The Keesings (1934:196,219), at least, did worry that communal feasting might thwart economic growth (and harm the breeding stock), although they also appreciated its role in equalizing wealth. A more common forecast, however, saw Igorot culture as doomed by the forces of modernity. Its imminent demise had, in fact, been announced well before the American conquest: in 1890, Meyer (1890 [1975]: 128) declared that ". . . the Igorots are doomed like every other primitive race which comes into sudden contact with European civilization." Some observers thought that "Ilocanoization" would demolish local identity; in 1914, Robertson (1914:471) warned that with the lowlander influx, "pure culture" was disappearing and "real Igorots are becoming hard to study." Others thought their undoing would come at the hands of American sightseers: "[R]oads are to be built, automobiles, stage relays, etc. are to connect this place. Then come easy travel and tourists and then the prostituted work of the natives . . . [Simms 1906a ]."
Regardless of the postulated agent of change, indigenous religion was repeatedly predicted to be the first casualty. Several of the most discerning American Cordilleran scholars thought that they could already see this transformation at work in Benguet, the most advanced highland province. The Keesings (1934:228) found Paganism on the decline in Benguet; and as Barton (1930:123) wrote: "In Benguet foreign influences have been changing the culture and have introduced a laxity of religious observations."

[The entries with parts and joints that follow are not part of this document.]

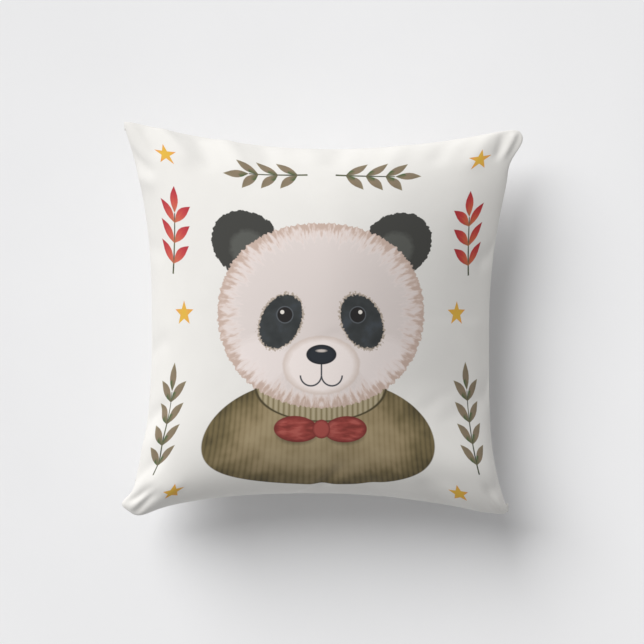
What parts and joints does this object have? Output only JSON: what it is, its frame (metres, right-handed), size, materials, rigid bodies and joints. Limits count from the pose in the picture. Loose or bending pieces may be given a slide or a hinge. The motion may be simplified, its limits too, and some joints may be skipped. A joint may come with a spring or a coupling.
{
  "type": "throw pillow",
  "caption": "Square knife-edge throw pillow with a printed front, a zipped cover and a fibre-filled insert.",
  "frame": {"origin": "centre of the cushion's box on the plane of the face that it lies on", "axes": "+X to the print's right, +Y to the print's top, +Z out of the printed face; the zip is in the -Y side"},
  "size_m": [0.3978, 0.39, 0.1419],
  "materials": {
    "printed_cloth": "matte",
    "plain_cloth": "matte",
    "thread": "satin",
    "satin_ribbon": "satin",
    "zip_tape": "matte",
    "zip_nylon": "satin",
    "zip_metal": "satin",
    "lining": "matte",
    "fibre": "matte"
  },
  "bodies": {
    "root": {"cover_front_panel": "printed_cloth", "cover_back_panel": "plain_cloth", "seam_thread_top": "thread", "seam_thread_left": "thread", "seam_thread_right": "thread", "seam_thread_zip_side": "thread", "overlock_top": "thread", "overlock_left": "thread", "overlock_right": "thread", "care_label": "satin_ribbon", "zip_tape_front": "zip_tape", "zip_tape_back": "zip_tape", "zip_teeth_front": "zip_nylon", "zip_teeth_back": "zip_nylon", "zip_stitches_front": "thread", "zip_stitches_back": "thread", "zip_top_stops": "zip_metal", "zip_bottom_stop": "zip_metal", "insert_front_shell": "lining", "insert_back_shell": "lining", "insert_seam_thread": "thread", "insert_closing_stitches": "thread", "fibre_fill": "fibre"},
    "slider": {"zip_slider": "zip_metal"},
    "pull": {"zip_pull": "zip_metal"}
  },
  "joints": [
    {"name": "zip_slide", "type": "slide", "parent": "root", "child": "slider", "axis": [-1, 0, 0], "range_m": [0, 0.265]},
    {"name": "pull_hinge", "type": "hinge", "parent": "slider", "child": "pull", "pos_m": [0.1325, -0.1723, 0.066], "axis": [0, 0, 1], "range_deg": [0, 170]}
  ]
}
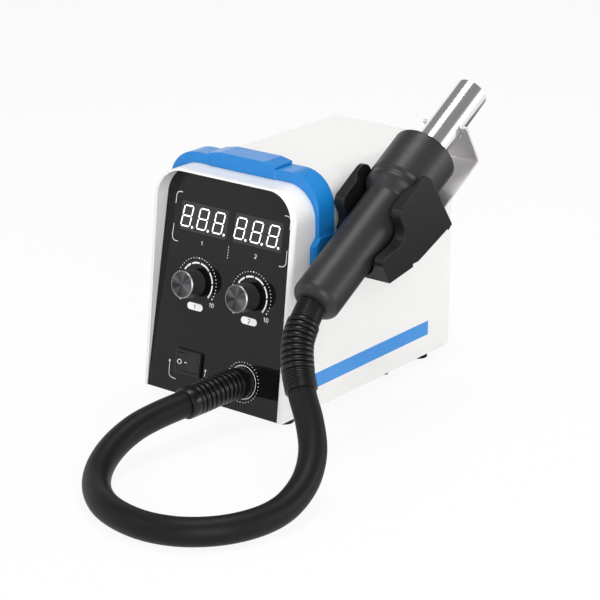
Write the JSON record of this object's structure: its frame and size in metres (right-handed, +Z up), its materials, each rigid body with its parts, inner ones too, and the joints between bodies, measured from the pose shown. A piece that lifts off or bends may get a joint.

As will be shown, the economic predictions of the early twentieth-century observers were remarkable for their accuracy; their corresponding cultural forecasts were remarkably erroneous. For the people of Buguias would accomplish what seemed impossible: to accept and indeed prosper in a Western economic framework while maintaining their indigenous beliefs, practices, and social identity. But before this was to happen, their old economy was to be utterly demolished in the flames of World War II.